Improve dialogue between West End BIA and Pride: member

How queer will the BIA's Art Krall be?


The need for better communication between the Business Improvement Association (BIA) and the Vancouver Pride Society was a key issue raised at the West End BIA’s reconvened annual general meeting on Oct 6.

The AGM, originally scheduled for Sept 29, was postponed last week due to lack of quorum. This time, of the association’s 800 members, only a dozen people attended.

BIA member Vince Marino relayed merchant concerns about the Pride Society’s Davie Street Party. The street party’s setup affects businesses that rely on a steady stream of pedestrian traffic, he said.

“You lose a lot of business that way,” agreed Brinder Bains, owner of Cobbs Bread in the heart of the gay village.

“I’m sitting on both sides here,” Marino admitted. “I want to see that [Pride] festival grow and I want to see it bigger and better.” But if the street party is to continue, better dialogue is needed between the BIA, Pride and the merchants on the street, he suggested.

West End BIA director Lyn Hellyar says she reached out to Pride to discuss the BIA’s involvement in the street party but was rebuffed. “When we heard about the first one, the invitation to sit down with the Pride Society was not accepted and the same thing has happened this year,” she says.

“I don’t know who she sent the invitation to,” says Pride Society president Ken Coolen. “I didn’t get an invitation.”

Hellyar insists she requested a meeting with Pride and suggests the debate is a “he said, she said thing.”

Regardless, Coolen says the Pride Society would be “very open” to discussing the Davie Street Party with the BIA. But, he notes, strict city bylaws regarding liquor consumption in public spaces and the need for a gated designated party area during a special event make compromise difficult.

The West End BIA also announced during the meeting plans to sever ties with the Downtown BIA’s Ambassador program and replace it with its own. Hellyar says the West End Street Team will eventually include daily street cleaners, a person on bike patrol and “block captains” to monitor various areas so “everyone’s covered.” The program could be in place as early as January.

The West End BIA, whose annual operating grants total $600,000, came in $30,000 under budget in expenditures this year. Davie Days cost the BIA $40,000 and the newly implemented Art Krall will also be “another fairly costly event,” says Hellyar.

The crawl, set to launch in spring 2011, will showcase artists in and around the West End. Asked if Davie Village sites will specifically showcase queer artists, Hellyar says the event is inclusive of all.

 

“We don’t separate the queer from the straight artists,” she says.

Hellyar told the meeting that more and more advertising dollars are being spent promoting the gay village. “If you look at any of our collateral you will see a lot of gay-targeted stuff,” she said, adding that “the same amount of money or more” is being pumped into the BIA’s Robson and Denman areas.
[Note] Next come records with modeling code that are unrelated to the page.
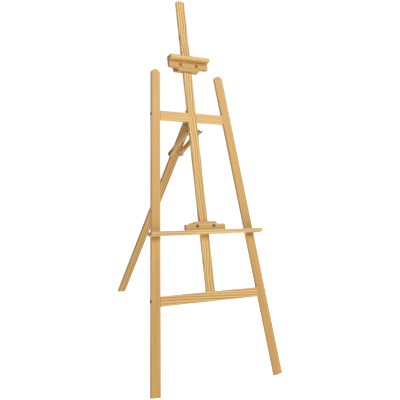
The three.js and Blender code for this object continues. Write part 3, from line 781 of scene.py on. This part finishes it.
def make_steel():
    towards_back, towards_front = axes(BACK, RIGHT), axes(-BACK, RIGHT)
    for level in ("lower", "upper"):
        for side, k in SIDES.items():
            inward = SIDE_AXES[side] @ Vector((-k, 0, 0))
            bolt(f"{level}_{side}_bolt", axes(inward, UP), **JOINT_BOLT)
            barrel_nut(f"{level}_{side}_barrel_nut", axes(-BACK, inward))
    bolt("mast_foot_bolt", axes(UP, RIGHT), **MAST_BOLT)
    barrel_nut("mast_foot_barrel_nut", axes(-BACK, UP))
    for k in (1, 2):
        screw(f"hinge_block_screw_{k}", towards_front)
    block_screws, leg_screws = ([f"{leaf}_leaf_{side}_screw" for side in SIDES] for leaf in ("block", "leg"))
    hinge_leaf("hinge_block_leaf", FRAME_AXES, -HINGE["barrel"], (0, 2), block_screws)
    hinge_leaf("hinge_leg_leaf", LEG_AXES, HINGE["barrel"] - HINGE["leaf"], (1,), leg_screws)
    hinge_pin("hinge_pin")
    leg_back = LEG_AXES @ Vector((0, 1, 0))
    for side, k in SIDES.items():
        screw(f"block_leaf_{side}_screw", towards_front)
        screw(f"leg_leaf_{side}_screw", axes(leg_back, RIGHT))
        for end in ("mast", "leg"):
            washer(f"{end}_brace_{side}_washer", axes(k * RIGHT, UP))
        for slider in ("tray", "holder"):
            sink = UP if slider == "tray" else -UP
            screw(f"{slider}_{side}_screw", axes(sink, RIGHT))
            bolt(f"{slider}_{side}_bolt", towards_back, **CLAMP_BOLT)
            washer(f"{slider}_{side}_washer", towards_back)
            wing_nut(f"{slider}_{side}_wing_nut", towards_back, 3.2 * MM)
    for end in ("mast", "leg"):
        bolt(f"{end}_brace_bolt", axes(RIGHT, UP), **BRACE_BOLT)
        wing_nut(f"{end}_brace_wing_nut", axes(RIGHT, UP), 2.7 * MM)


# ---- Studio ----
FLOOR = 40.0  # half the width of the studio floor
FLOOR_GREY, FLOOR_GLOW = 0.6, 0.97  # it glows, so that it reads as white
AMBIENT, BACKDROP = 0.22, 1.05  # the world's strength as a light, and as the camera sees it
LENS, SENSOR = 52.02, 36.0
CAMERA_AT = (-1.24504, -2.25954, 1.19356)
CAMERA_TURN = (-31.133, 11.726, 6.717)  # azimuth, downward tilt and roll in degrees
KEY = dict(place=(1.4, -2.5, 3.4), target=(0, 0, 0.9), size=2.4, power=118.0, colour=(1.0, 0.985, 0.96))


def make_camera():
    lens_data = bpy.data.cameras.new("camera")
    lens_data.lens = LENS
    lens_data.sensor_width = SENSOR
    lens_data.clip_end = 100.0
    camera = bpy.data.objects.new("camera", lens_data)
    bpy.context.scene.collection.objects.link(camera)
    azimuth, down, roll = (math.radians(a) for a in CAMERA_TURN)
    ahead = Vector((-math.sin(azimuth) * math.cos(down), math.cos(azimuth) * math.cos(down), -math.sin(down)))
    level = Vector((math.cos(azimuth), math.sin(azimuth), 0))
    above = level.cross(ahead)
    right = level * math.cos(roll) + above * math.sin(roll)
    top = above * math.cos(roll) - level * math.sin(roll)
    turn = Matrix((right, top, -ahead)).transposed().to_4x4()
    camera.matrix_world = Matrix.Translation(CAMERA_AT) @ turn
    bpy.context.scene.camera = camera


def area_light(name, place, target, size, power, colour):
    data = bpy.data.lights.new(name, "AREA")
    data.shape = "DISK"
    data.size = size
    data.energy = power
    data.color = colour
    light = bpy.data.objects.new(name, data)
    bpy.context.scene.collection.objects.link(light)
    aim = Vector(target) - Vector(place)
    light.matrix_world = Matrix.Translation(place) @ aim.to_track_quat("-Z", "Y").to_matrix().to_4x4()


def make_studio():
    area_light("key", **KEY)
    world = bpy.data.worlds.new("studio")
    world.use_nodes = True
    tree = world.node_tree
    backdrop = tree.nodes["Background"]
    backdrop.inputs["Color"].default_value = (1, 1, 1, 1)
    seen = tree.nodes.new("ShaderNodeLightPath").outputs["Is Camera Ray"]
    level = tree.nodes.new("ShaderNodeMapRange")
    level.inputs["To Min"].default_value = AMBIENT
    level.inputs["To Max"].default_value = BACKDROP
    tree.links.new(seen, level.inputs["Value"])
    tree.links.new(level.outputs["Result"], backdrop.inputs["Strength"])
    bpy.context.scene.world = world
    bpy.context.scene.view_settings.view_transform = "Standard"

    floor = mesh_object("floor", slab(-FLOOR, FLOOR, -FLOOR, FLOOR, -0.02, -0.0005))
    g = Graph("floor_paint")
    g.feed(g.surface["Base Color"], (FLOOR_GREY, FLOOR_GREY, FLOOR_GREY, 1))
    g.surface["Roughness"].default_value = 0.9
    g.surface["Emission Color"].default_value = (1, 1, 1, 1)
    g.surface["Emission Strength"].default_value = FLOOR_GLOW
    floor.data.materials.append(g.material)


make_camera()
make_frame_timber()
make_back_timber()
make_slider_timber()
make_steel()
make_studio()
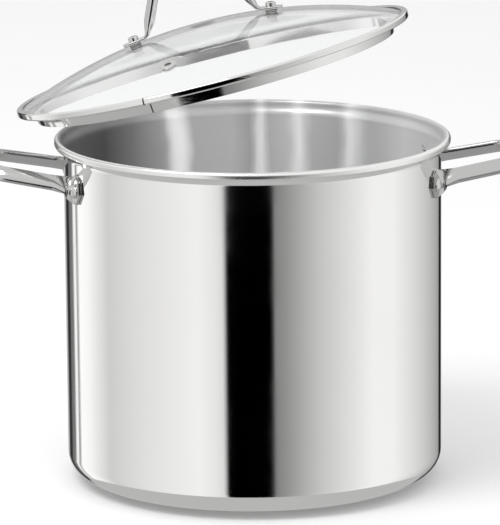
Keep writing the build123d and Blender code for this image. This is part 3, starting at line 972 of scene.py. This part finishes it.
    def card(self, name: str, corners: Sequence[Sequence[float]], light: float) -> None:
        """A flat card that only mirror rays see.

        Args:
            name: Object and material name.
            corners: Its corners in metres.
            light: Its brightness.
        """
        mesh = bpy.data.meshes.new(name)
        mesh.from_pydata([tuple(c) for c in corners], [], [tuple(range(len(corners)))])
        piece = bpy.data.objects.new(name, mesh)
        bpy.context.scene.collection.objects.link(piece)
        mesh.materials.append(Sheet(name).dress(
            base_color=(0.0, 0.0, 0.0, 1.0), specular_ior_level=0.0,
            emission_color=(light, light, light, 1.0), emission_strength=1.0))
        self.mirror_only(piece)

    def cards(self) -> None:
        """A dark ground far below, and a dark bar in front that the band's skirt shows."""
        wide, low = self.tent_radius, -self.tent_depth
        self.card("ground_card", [(-wide, -wide, low), (wide, -wide, low), (wide, wide, low),
                                  (-wide, wide, low)], 0.5)
        self.card("bar_card", [(-1.44, -2.7, -0.1), (0.85, -2.7, -0.1), (0.85, -2.7, 0.45),
                               (-1.44, -2.7, 0.45)], 0.0)


def main() -> None:
    """Loads the frame, dresses each piece and sets the stage."""
    logging.basicConfig(level=logging.INFO, format="%(message)s")
    studio = Studio()
    studio.clear()
    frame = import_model()

    shell, lid = PotShell(), Lid()
    # The side handles' steel colour is set dark: painted shade, in place of a darker surround in
    # their reflections.
    tube = Steel("handle_steel", colour=(0.56, 0.56, 0.555), roughness=0.13)
    fastener = Steel("fastener_steel", colour=(0.66, 0.655, 0.645), roughness=0.14).build()
    handle_finish = tube.build()
    shell.build(PotSteel("pot_steel", inner_length=shell.inner_length()).build())
    for side in Side:
        SideHandle(side).build(handle_finish)
        for end in (-1, 1):
            Rivet(side, end).build(fastener)
    dress_node(frame, "base_cap", TurnedSteel("base_steel").build())
    dress_node(frame, "base_core", TurnedSteel("base_aluminium", colour=(0.8, 0.8, 0.81)).build())

    lid.build_band(SeamedSteel("band_steel", colour=(0.82, 0.815, 0.805)).build())
    lid.build_handle(Steel("lid_handle_steel", colour=(0.62, 0.62, 0.615)).build())
    dress_node(frame, "lid_glass", ClearGlass("lid_glass").build())
    silicone = Silicone("seal_rubber").build()
    dress_node(frame, "vent_grommet", fastener)
    for side in Side:
        for kind in ("screw", "washer", "nut"):
            dress_node(frame, f"lid_{side.word}_{kind}", fastener)
        for kind in ("upper_seal", "lower_seal"):
            dress_node(frame, f"lid_{side.word}_{kind}", silicone)

    studio.floor()
    studio.tent()
    studio.cards()
    studio.surround()
    studio.camera()


if __name__ == "__main__":
    main()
Asked what percentage of the advertising budget is allocated specifically to the gay village, Hellyar said she didn’t have that percentage on hand. “But by expanding the BIA we can boast that we have the gay community and we could not do that before.”

Prior to incorporating the Robson and Denman areas in 2007, the BIA was entirely focused on the Davie Village.

Last year the West End BIA’s advertising and promotion costs exceeded $55,000. For the 2011-2012 fiscal year, the draft budget has allocated $18,000 to advertising. The budge also allocates $40,000 to the installation and removal of banners.

Asked if this means the removal of the rainbow banners, Hellyar retorts, “It’s a budget. I am not willing to talk banners.”